Up to and including the line that contains "z = 0, millimetres.", repeat each line of the data exactly, starting from the first.

====== INFORMATION PROVIDED ======

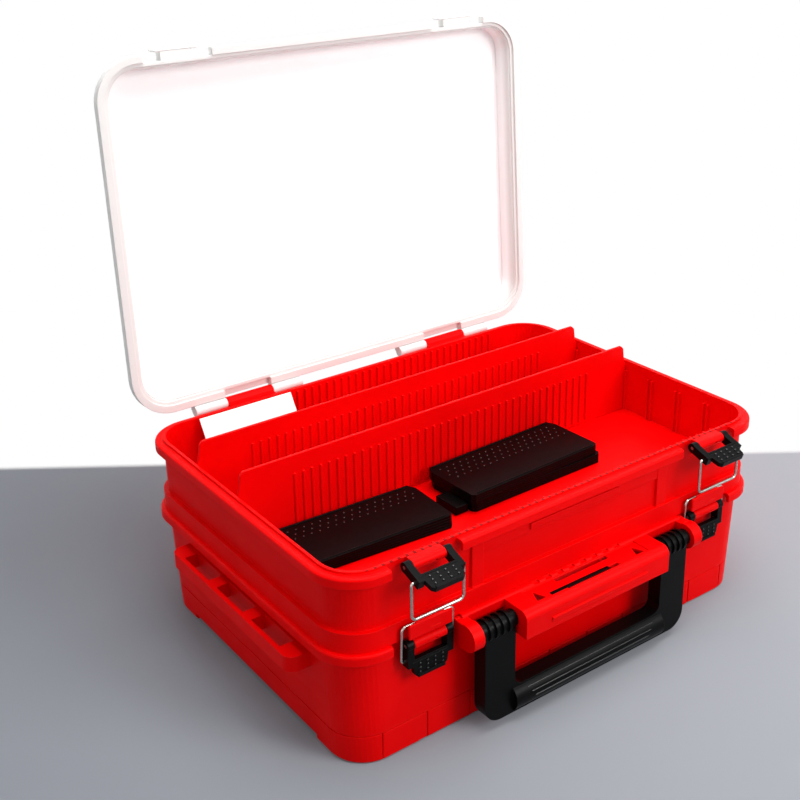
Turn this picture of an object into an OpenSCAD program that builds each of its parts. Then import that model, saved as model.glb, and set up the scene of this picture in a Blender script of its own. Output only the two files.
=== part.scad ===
// Two-tier tackle case: lower case, hinged tray on top of it, milky lid, wire-bail latches,
// folding carry handle and loose divider plates. Front faces -Y, the floor is z = 0, millimetres.

/* [Case] */
// Width over the rim flanges
rim_w = 456; // [400:1:520]
// Depth over the rim flanges
rim_d = 316; // [280:1:360]
// Corner radius of the rim flanges
rim_r = 38; // [24:1:60]
// How far a rim flange stands out from its wall
lip_over = 7; // [5:0.5:10]
// Height of a rim flange
lip_h = 8; // [6:0.5:12]
// Thickness of a rim flange
lip_t = 2.6; // [2:0.2:4]
// Radius of the flange's outer edge
lip_round = 2.2; // [1:0.1:2.5]
// Wall thickness of the lower case
case_t = 2.8; // [2:0.1:4]
// Floor thickness of the lower case
floor_t = 3; // [2:0.1:6]
// Height of the lower case to the top of its rim
lower_h = 103; // [80:1:140]
// How much the sides lean in towards the base
draft_x = 5; // [0:0.5:12]
// How much the front and back lean in towards the base
draft_y = 1.5; // [0:0.5:12]
// Height of the arch under each side
arch_h = 6; // [3:0.5:10]
// Length of the arch under each side
arch_l = 200; // [120:5:240]
// Height of the plinth line
plinth_h = 25; // [15:1:40]
// Depth of the plinth line and its grooves
plinth_cut = 0.9; // [0.5:0.1:1.2]
// Distance between the grooves below the plinth line
groove_pitch = 42; // [30:1:60]
// Width of a groove
groove_w = 1.4; // [0.8:0.1:2]
// Distance between the notches in the front rim
notch_pitch = 12.6; // [10:0.1:14]

/* [Tray] */
// Height of the tray above the lower rim
tray_h = 66; // [50:1:90]
// Height of the band round the tray's foot
band_h = 16.5; // [10:0.5:24]
// How far the band stands out from the tray wall
band_over = 3; // [1:0.5:5]
// Wall thickness of the tray
tray_t = 2.4; // [1.8:0.1:4]
// Height of the tray floor above the lower rim
tray_floor = 15; // [10:0.5:20]
// Thickness of the tray floor
tray_floor_t = 2.6; // [2:0.1:4]
// How far the locating skirt reaches into the lower case
skirt_h = 3; // [2:0.5:6]
// Height of the sealing crest above the flange
crest_h = 2; // [1:0.5:3]
// Number of divider guides on each side wall
guide_n = 7; // [3:2:9]
// Distance between divider guides
guide_pitch = 34.2; // [25:0.1:40]
// Depth of a divider guide
guide_d = 3; // [2:0.5:5]
// Number of small ribs for the cross dividers
rib_n = 40; // [10:1:44]
// Distance between small ribs
rib_pitch = 8.4; // [6:0.1:9]
// Width of a small rib
rib_w = 1.8; // [1:0.1:3]
// Depth of a small rib
rib_d = 1.4; // [0.8:0.1:2]
// Distance from the middle to each front pillar
pillar_x = 100; // [70:1:106]
// Width of a front pillar
pillar_w = 11; // [6:0.5:16]
// How far pillars and panel frame stand out
relief = 1.5; // [1:0.1:2]
// Half length of the raised bar under the tray rim
bar_half = 48; // [30:1:70]

/* [Lid] */
// Height of the lid above the tray rim
lid_h = 21; // [18:0.5:35]
// Wall thickness of the lid
lid_t = 2.4; // [1.8:0.1:4]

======

** RESULT OF THE EXERCISE **
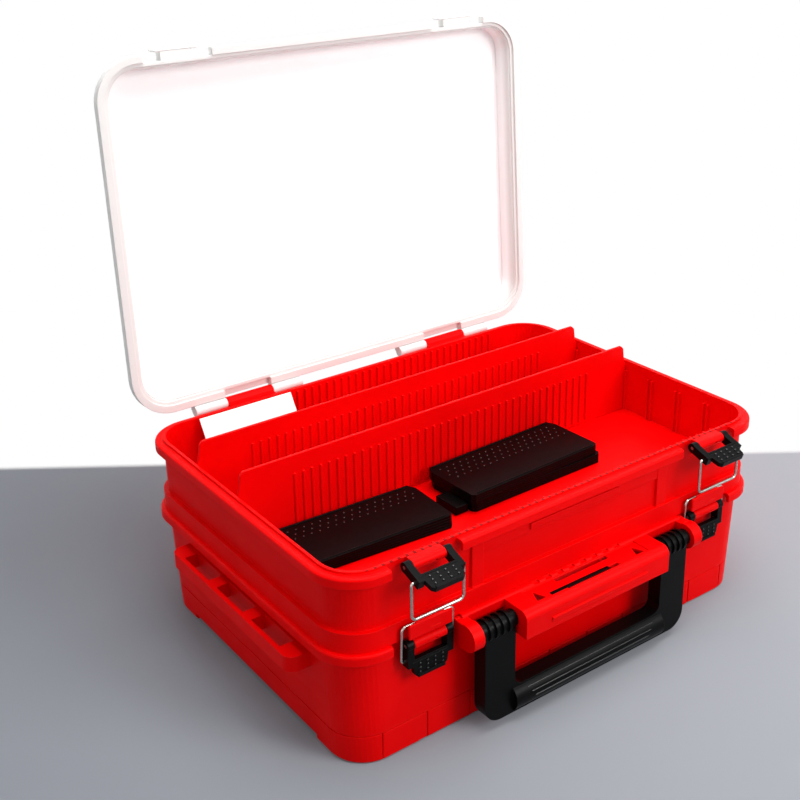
Turn this picture of an object into an OpenSCAD program that builds each of its parts. Then import that model, saved as model.glb, and set up the scene of this picture in a Blender script of its own. Output only the two files.
=== part.scad ===
// Two-tier tackle case: lower case, hinged tray on top of it, milky lid, wire-bail latches,
// folding carry handle and loose divider plates. Front faces -Y, the floor is z = 0, millimetres.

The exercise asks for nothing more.